She's anti-clutter, anti-tchotchke, believes in fresh flowers (but not too many), a splash of color and keeping the lights on. Carole is not a "stager" -- she's a Realtor who stages homes and sells them. Fast. She once sold a home, from listing to closing, in four days.

For more on her philosophy of staging a house -- why fresh flowers go on the right-hand side of the front entrance, why iced tea is important, and the most important thing to do to the bathroom, read on below.

Flowers: For a 3-bedroom house, she buys two dozen American Beauty red and yellow roses. More would be overkill. Several go in each bathroom, and ten in a bowl placed to the right hand side of the front entrance. "When someone hits the front door, the first thing they should see is something alive, not dead." And why on the right-hand side? "Because most people are right-handed and that's where they look first."

Turn on the lights. "Even if it's a bright day, the rooms should be lit."

If there is a baby's room: "I usually put something nice smelling in there -- a scented candle. Sometimes I bring a small dehumidifier." Why? Parents forget that their babies' rooms sometimes smell like, well, babies.

If it's 97 degrees outside on the day of the Brokers' Open House (which it was today). "I'm going to make some iced tea for the brokers. Because it's refreshing, and even though I will be the one who refreshed them, what they'll remember is that the house was refreshing."

Sometimes plants don't make the cut
. "Plants have to be thriving. Things have to be alive"

Little touches: Place a teak breakfast tray on the bed, and a colorful magazine on the breakfast tray. If a room is monochromatic, get a colored pillow to add some life.

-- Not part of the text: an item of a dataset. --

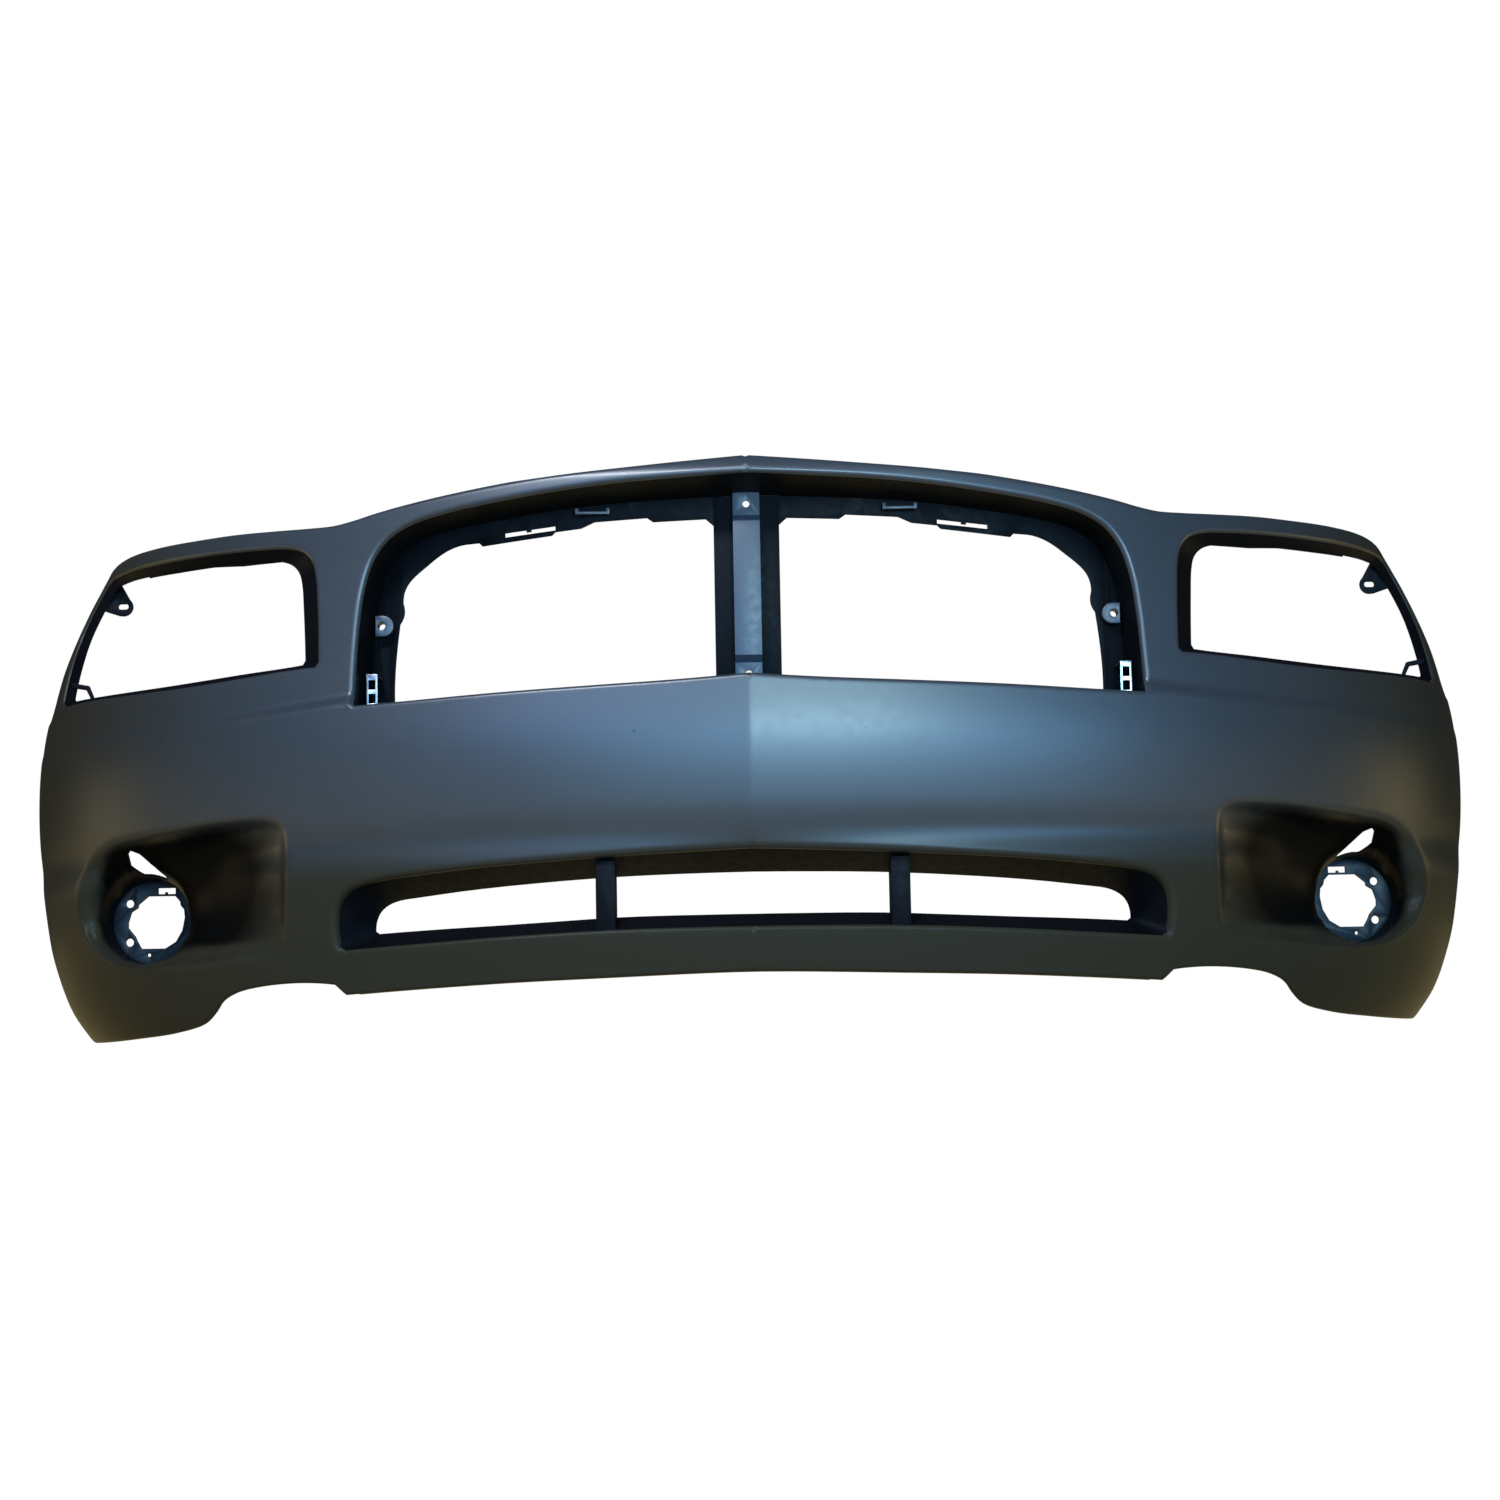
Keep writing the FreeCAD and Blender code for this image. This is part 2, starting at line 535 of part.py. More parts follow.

How to dress a bathroom: A couple of fresh roses in a small vase. But first, most imortant (seriously): toilet seat and cover down.

Who pays for the staging? Carol pays. If she sells your house, she'll make it back in commission.

Keeping the seller's expectations realistic: At the Brokers' Open house, she asks each broker to make a confidential estimate of what the house will ultimately sell for, and write that number on a slip of paper. She puts all the slips into a bowl and presents that bowl to the seller.

About Carole Gillie: A statuesque 5-foot-11, speaks five languages, will knock you over with positive energy, has consistently ranked as one of the top-producing real estate agents in Los Angeles. Serves an excellent virgin margarita.

Click here to see her listing at 1139 Longwood Place near Hancock Park (3-bedroom, 2-bath, $1.099 million).
Or click here to see 3660 Amesbury Rd. in Los Feliz, a big and beautiful Spanish Revival listed for $3.695 million.

One more thing
, she's discreet. Of 3660 Amesbury, she told me, "I just showed it to a very well-known actress." Oh. And who might the actress be? "If I told you I'd have to kill you."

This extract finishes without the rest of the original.